Manufacturers, industrial firms to spend $19 billion on IIoT data analytics by 2026

March 16, 2021
Market advisory firm ABI Research finds that this value is up from $4.92 billion in 2020

Market advisory firm ABI Research says that because manufacturers need to ensure the success of programs while dealing with restricted travel and distributed teams that select digital transformation initiatives have gained momentum in terms of their adoption and potential. These include cloud for collaboration and synchronization across teams and departments, digital twins for monitoring and maintenance and analytics and AI for system-wide, software-driven automation. ABI's latest suggest that in the quest for digital transformation, manufacturers and industrial firms will spend $19.8 billion to transform and support IIoT data analytics value chains by 2026, up from $4.92 billion in 2020.

These findings are from ABI's Industrial and Manufacturing Semiannual Update report. 

"Future factories are expected to have flexible and adaptable manufacturing lines that operate with greater autonomy, integrated closed-loop quality control, and connected workers to improve effective response to changes in supply and demand as they occur," said Ryan Martin, research director at ABI. "The reality is that most manufacturers did not have these capabilities going into the pandemic. Yet today technologies like cloud, simulation and SaaS are viewed as table stakes."

ABI notes the strategic partnership between Siemens and SAP, PTC’s acquisition of Arena Solutions, Aveva’s acquisition of OSIsoft, Emerson’s pick up of Open Systems International and the encroachment on smart manufacturing platforms by hyperscalers AWS and Microsoft Azure. Companies such as Autodesk, Dassault Systèmes, PTC, and Siemens continue to double down on cloud and SaaS.

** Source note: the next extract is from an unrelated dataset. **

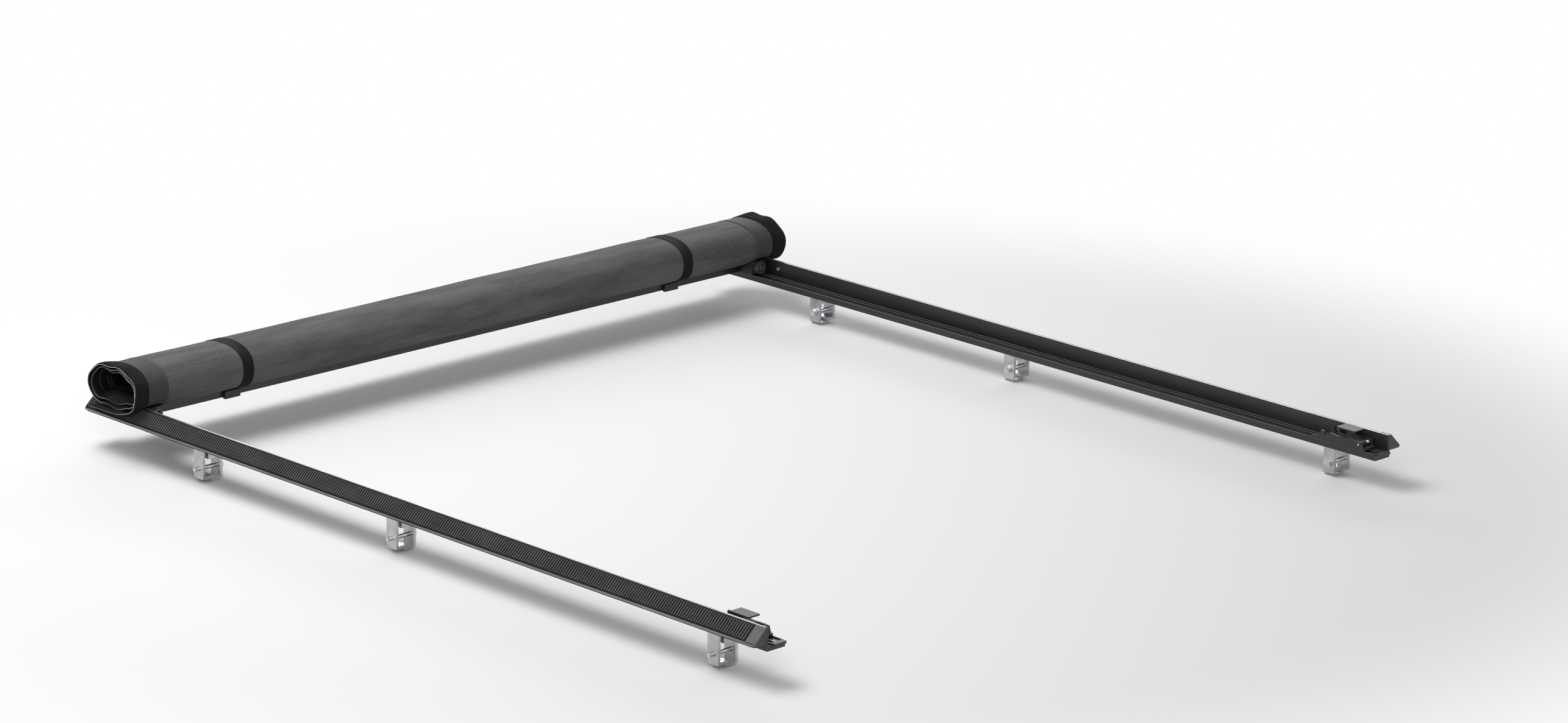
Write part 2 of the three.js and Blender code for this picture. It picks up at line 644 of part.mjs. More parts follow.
function makeLatchLever(name, side) {
  // Arm up from the pivot to the nose, then the thumb tab folded back over it.
  const nose = latchFront - LEVER_NOSE;
  const tabRear = nose - LEVER_TAB;
  const tabTop = ridgeZ + LEVER_ABOVE_RIDGE;
  const tabBottom = tabTop - LEVER_THICKNESS;
  const armStart = pivotY + LEVER_ROOT - LEVER_THICKNESS;
  const arm = [
    [armStart, pivotZ - LEVER_THICKNESS], [nose - 2 * LEVER_THICKNESS, tabTop - 4 * LEVER_THICKNESS],
    [nose, tabBottom - LEVER_THICKNESS], [nose, tabTop], [tabRear, tabTop], [tabRear, tabBottom],
    [nose - 2 * LEVER_THICKNESS, tabBottom], [nose - 3 * LEVER_THICKNESS, tabTop - 3 * LEVER_THICKNESS],
    [armStart, pivotZ + BITE],
  ];
  const root = [
    [pivotY, pivotZ - LEVER_BARREL + BITE], [pivotY + LEVER_ROOT, pivotZ - LEVER_THICKNESS],
    [pivotY + LEVER_ROOT, pivotZ + BITE], [pivotY, pivotZ + LEVER_BARREL - BITE],
  ];
  const lever = join(
    prismX(arm, acrossX(side, leverInner), acrossX(side, leverOuter)),
    prismX(root, acrossX(side, leverInner), acrossX(side, barrelOuter)),
    rod('x', LEVER_BARREL, acrossX(side, leverInner), acrossX(side, barrelOuter), [pivotY, pivotZ]),
  );
  const bore = rod(
    'x', LATCH_PIN_RADIUS + GAP, acrossX(side, leverInner - BITE),
    acrossX(side, barrelOuter + BITE), [pivotY, pivotZ], 20,
  );
  add(`latch_lever_${name}`, 'plastic', cut(lever, bore));
}

function makeLatchPin(name, side) {
  const [inner, outer] = [cheekInner - PIN_END, cheekOuter + LATCH_CHEEK + PIN_END];
  add(`latch_pin_${name}`, 'zinc', rod(
    'x', LATCH_PIN_RADIUS, acrossX(side, inner), acrossX(side, outer), [pivotY, pivotZ], 20,
  ));
}

function makeLatchSpring(name, side) {
  const radius = LATCH_PIN_RADIUS + GAP + SPRING_WIRE;
  const start = barrelOuter + GAP + SPRING_WIRE;
  const length = leverOuter - barrelOuter - 2 * (GAP + SPRING_WIRE) - 2 * GAP;
  class Coil extends THREE.Curve {
    getPoint(t, target = new THREE.Vector3()) {
      const angle = 2 * Math.PI * SPRING_TURNS * t;
      return target.set(
        acrossX(side, start + length * t),
        pivotY + radius * Math.cos(angle),
        pivotZ + radius * Math.sin(angle),
      );
    }
  }
  const wire = new THREE.Shape();
  wire.absarc(0, 0, SPRING_WIRE, 0, 2 * Math.PI);
  const coil = new THREE.ExtrudeGeometry(wire, {
    extrudePath: new Coil(), steps: 12 * SPRING_TURNS, curveSegments: 3, bevelEnabled: false,
  });
  add(`latch_spring_${name}`, 'zinc', coil);
}

// ---------------------------------------------------------------- rolled-up tarp and its core

// Point on the roll's outline at an angle, 0 towards the cab and a quarter turn up.
function rollPoint(angle, halfDepth, halfHeight) {
  const power = 2 / ROLL_SQUARENESS;
  const cos = Math.cos(angle);
  const sin = Math.sin(angle);
  return [
    rollY + halfDepth * Math.sign(cos) * Math.abs(cos) ** power,
    rollZ + halfHeight * Math.sign(sin) * Math.abs(sin) ** power,
  ];
}

function rollOutline(inset, count) {
  return Array.from({ length: count }, (_, i) => rollPoint(
    2 * Math.PI * i / count, ROLL_DEPTH / 2 - inset, ROLL_HEIGHT / 2 - inset,
  ));
}

// Half the height of the roll's hollow, `y` away from its middle.
function hollowHalfHeight(y) {
  const ratio = Math.abs(y) / (ROLL_DEPTH / 2 - ROLL_WALL);
  return (ROLL_HEIGHT / 2 - ROLL_WALL) * (1 - ratio ** ROLL_SQUARENESS) ** (1 / ROLL_SQUARENESS);
}

// The roll sags between the rails, and rises to lie over the header corners and the ridges.
const liftStart = headerHalfLength - ROLL_LIFT_RUN;
const liftedFloor = ridgeZ + ROLL_ABOVE_RIDGE;
const coreHalfLength = liftStart - CORE_END_GAP;
const rollStations = [
  [liftStart, rollBottom],
  [headerHalfLength - BITE, cornerTop + ROLL_ABOVE_CORNER],
  [headerHalfLength - BITE + ROLL_CORNER_RUN, liftedFloor],
  [rollHalfLength, liftedFloor],
];

function makeRoll() {
  const stations = [
    ...rollStations.map(([x, floor]) => [-x, floor]).reverse(),
    ...rollStations,
  ];
  const shape = new THREE.Shape(rollOutline(0, ROLL_SIDES).map((p) => new THREE.Vector2(...p)));
  shape.holes.push(new THREE.Path(rollOutline(ROLL_WALL, ROLL_SIDES).map((p) => new THREE.Vector2(...p))));
  const steps = stations.length - 1;
  const geometry = new THREE.ExtrudeGeometry(shape, { depth: steps, steps, bevelEnabled: false });
  turnTo('x', geometry);
  const position = geometry.attributes.position;
  for (let i = 0; i < position.count; i += 1) {
    const [x, floor] = stations[Math.round(position.getX(i))];
    const squeeze = (rollTop - floor) / ROLL_HEIGHT;
    position.setX(i, x);
    position.setZ(i, rollTop - (rollTop - position.getZ(i)) * squeeze);
  }
  geometry.computeVertexNormals();
  add('tarp_roll', 'tarp', geometry);
}

const barBottom = rollZ - hollowHalfHeight(BAR_DEPTH / 2 - BAR_CORNER) + 2 * GAP;
const barTop = barBottom + BAR_HEIGHT;

function roundedRectangle(a0, a1, b0, b1, corner) {
  const points = [];
  const centres = [
    [a1 - corner, b1 - corner], [a0 + corner, b1 - corner],
    [a0 + corner, b0 + corner], [a1 - corner, b0 + corner],
  ];
  centres.forEach(([a, b], quarter) => {
    for (let i = 0; i <= 3; i += 1) {
      const angle = (quarter + i / 3) * Math.PI / 2;
      points.push([a + corner * Math.cos(angle), b + corner * Math.sin(angle)]);
    }
  });
  return points;
}

function makeCore() {
  const half = BAR_DEPTH / 2;
  const corner = BAR_CORNER;
  const outer = roundedRectangle(rollY - half, rollY + half, barBottom, barTop, corner);
  const inner = roundedRectangle(
    rollY - half + BAR_WALL, rollY + half - BAR_WALL,
    barBottom + BAR_WALL, barTop - BAR_WALL, corner - BAR_WALL,
  );
  const barHalf = coreHalfLength - PLUG_FACE - GAP;
  add('rear_bar', 'rail', prismX(outer, -barHalf, barHalf, [inner]));

  const inset = BAR_WALL + GAP;
  const plugBody = roundedRectangle(
    rollY - half + inset, rollY + half - inset, barBottom + inset, barTop - inset, corner - inset,
  );
  for (const [name, side] of sides) {
    add(`rear_bar_plug_${name}`, 'plastic', join(
      prismX(outer, side * (barHalf + GAP), side * coreHalfLength),
      prismX(plugBody, side * (barHalf - PLUG_DEPTH), side * (barHalf + GAP + BITE)),
    ));
  }

  // A bow lies on each side of the bar, and one on top of it.
  const beside = half + BOW_SPACE + BOW_DEPTH / 2;
  const besideZ = rollZ - hollowHalfHeight(beside + BOW_DEPTH / 2) + 2 * GAP;
  const places = [[rollY - beside, besideZ], [rollY + beside, besideZ], [rollY, barTop + GAP]];
  places.forEach(([y, z], index) => {
    const [y0, y1] = [y - BOW_DEPTH / 2, y + BOW_DEPTH / 2];
    const hollow = rectangle(y0 + BOW_WALL, y1 - BOW_WALL, z + BOW_WALL, z + BOW_HEIGHT - BOW_WALL);
    add(`cross_bow_${index + 1}`, 'aluminium', prismX(
      rectangle(y0, y1, z, z + BOW_HEIGHT), -coreHalfLength, coreHalfLength, [hollow],
    ));
  });
}

// ---------------------------------------------------------------- roll straps

const strapRear = headerRear - GAP;
const strapEnd = headerBottom + STRAP_END_HEIGHT;

// One face of the strap, `lift` out from the roll: up the front, over the top, round the back and down again.
function strapFace(lift, rearY) {
  const halfDepth = ROLL_DEPTH / 2 + lift;
  const halfHeight = ROLL_HEIGHT / 2 + lift;
  const points = [[rollY + halfDepth, headerBottom + BITE]];
  const step = 2 * Math.PI / ROLL_SIDES;
  for (let angle = 0; angle < 1.5 * Math.PI; angle += step) {
    const point = rollPoint(angle, halfDepth, halfHeight);
    if (angle < Math.PI || point[0] < rearY - STRAP_THICKNESS) {
      points.push(point);
    }
  }
  points.push([rearY, headerTop - 2 * GAP - lift], [rearY, strapEnd]);
  return points;
}

function makeStrap(name, side) {
  const x = side * STRAP_FROM_MIDDLE;
  const half = STRAP_WIDTH / 2;
  const inner = strapFace(GAP, strapRear);
  const outer = strapFace(GAP + STRAP_THICKNESS, strapRear - STRAP_THICKNESS);
  const band = prismX([...inner, ...outer.reverse()], x - half, x + half);
  const holeEnd = headerFront + GAP + STRAP_THICKNESS + BITE;
  const hole = rod('y', RIVET_RADIUS + GAP, headerFront - BITE, holeEnd, [x, rivetZ], 16);
  add(`roll_strap_${name}`, 'webbing', cut(band, hole));

  const headSeat = headerFront + GAP + STRAP_THICKNESS + GAP;
  add(`strap_rivet_${name}`, 'zinc', join(
    rod('y', 2 * RIVET_RADIUS, headSeat, headSeat + RIVET_RADIUS, [x, rivetZ], 20),
    rod('y', RIVET_RADIUS, headerFront - HEADER_WALL - RIVET_RADIUS, headSeat + BITE, [x, rivetZ], 16),
  ));
}

// Buckle on the header's rear face: the strap's end runs into it, and its lip hooks under the header.
function makeBuckle(name, side) {
  const x = side * STRAP_FROM_MIDDLE;
  const half = BUCKLE_WIDTH / 2;
  const face = headerRear - GAP;
  const top = headerTop - BUCKLE_BELOW_HEADER_TOP;
  const lipTop = headerBottom - GAP;
  const lipBottom = lipTop - BUCKLE_LIP;
  const lipFront = headerRear + HEADER_SEAL_MARGIN - BITE;
  const lipHalf = half - BUCKLE_SIDE;
  const body = join(
    box(x - half, x + half, face - BUCKLE_DEPTH, face, lipBottom, top),
    box(x - lipHalf, x + lipHalf, face - BITE, lipFront, lipBottom, lipTop),
  );
  const strapSpace = STRAP_WIDTH / 2 + GAP;
  const slotRear = strapRear - STRAP_THICKNESS - GAP;
  const slot = box(
    x - strapSpace, x + strapSpace, slotRear, face + BITE, strapEnd - GAP, top + BITE,
  );
  add(`strap_buckle_${name}`, 'plastic', cut(body, slot));
}

// ---------------------------------------------------------------- assembly

for (const [name, side] of sides) {
  makeRail(name, side);
  makeHookStrip(name, side);
  makeRailSeal(name, side);
  makeEndCap(name, side);
  makeStopScrew(name, side);
  makeClamps(name, side);
  makeHeaderCorner(name, side);
  makeTensionBlock(name, side);
  makeTensionScrew(name, side);
  makeTensionKnob(name, side);
  makeLatchBase(name, side);
  makeLatchLever(name, side);
  makeLatchPin(name, side);
  makeLatchSpring(name, side);
  makeStrap(name, side);
  makeBuckle(name, side);
}
makeHeader();
makeRoll();
makeCore();

export default cover;
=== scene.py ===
"""Roll-up tonneau cover, rolled up at the cab end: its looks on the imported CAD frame. Blender 4.5, metres."""

import math

import bmesh
import bpy
import numpy as np
from mathutils import Matrix, Vector


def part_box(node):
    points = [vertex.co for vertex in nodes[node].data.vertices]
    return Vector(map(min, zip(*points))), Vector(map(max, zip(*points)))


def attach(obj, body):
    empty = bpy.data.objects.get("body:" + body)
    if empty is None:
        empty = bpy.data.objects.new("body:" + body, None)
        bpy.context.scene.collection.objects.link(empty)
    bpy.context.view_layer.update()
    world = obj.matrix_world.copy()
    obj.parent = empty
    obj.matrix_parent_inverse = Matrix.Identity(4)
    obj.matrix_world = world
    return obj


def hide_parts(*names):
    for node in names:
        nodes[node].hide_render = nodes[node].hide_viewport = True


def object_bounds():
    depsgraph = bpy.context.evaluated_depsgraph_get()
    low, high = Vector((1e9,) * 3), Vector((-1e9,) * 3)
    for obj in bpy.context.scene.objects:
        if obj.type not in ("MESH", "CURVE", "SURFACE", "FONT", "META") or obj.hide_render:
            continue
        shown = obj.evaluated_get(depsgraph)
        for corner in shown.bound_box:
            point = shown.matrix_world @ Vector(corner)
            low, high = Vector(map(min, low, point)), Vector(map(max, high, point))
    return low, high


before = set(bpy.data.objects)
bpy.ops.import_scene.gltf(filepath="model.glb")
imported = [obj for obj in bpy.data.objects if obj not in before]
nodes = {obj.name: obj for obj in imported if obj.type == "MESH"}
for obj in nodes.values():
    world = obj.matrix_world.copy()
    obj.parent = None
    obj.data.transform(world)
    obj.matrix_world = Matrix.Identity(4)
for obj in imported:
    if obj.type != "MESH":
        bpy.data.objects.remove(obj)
cad_low, cad_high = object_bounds()
SIDES = (("left", -1), ("right", 1))
# where the tarp's cut edge turns from painted shade (further in) to the pale scrim (at the very ends)
EDGE_SHADED_BELOW, EDGE_PALE_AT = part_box("tarp_roll")[1].x - 0.013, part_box("tarp_roll")[1].x - 0.003

# ------------------------------------------------------------------ camera

CAMERA_PLACE = Vector((-6.5584, -6.59365, 2.9329))
YAW, PITCH, ROLL = math.radians(-45.304), math.radians(16.382), math.radians(1.251)
LENS = 121.87


def make_camera():
    back = Vector((math.sin(YAW) * math.cos(PITCH), -math.cos(YAW) * math.cos(PITCH), math.sin(PITCH)))
    right = Vector((math.cos(YAW), math.sin(YAW), 0))
    up = back.cross(right)
    c, s = math.cos(ROLL), math.sin(ROLL)
    across, upward = right * c + up * s, up * c - right * s
    data = bpy.data.cameras.new("camera")
    data.lens, data.sensor_width, data.clip_end = LENS, 36.0, 100.0
    camera = bpy.data.objects.new("camera", data)
    bpy.context.scene.collection.objects.link(camera)
    camera.matrix_world = Matrix((
        (across.x, upward.x, back.x, CAMERA_PLACE.x),
        (across.y, upward.y, back.y, CAMERA_PLACE.y),
        (across.z, upward.z, back.z, CAMERA_PLACE.z),
        (0, 0, 0, 1),
    ))
    bpy.context.scene.camera = camera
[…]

"Digital maturity is measured in five levels," said Martin. "These levels span human-controlled and early automation to full, lights-out manufacturing. Most manufacturers are at level 2 or 3; they have started to connect some assets and see the benefits of digital transformation but haven’t fully scaled. Levels 3 and especially 4 and 5 are where technologies like wireless connectivity, IoT platforms/suites and AI become critical for both monitoring and closed-loop quality automation and process control."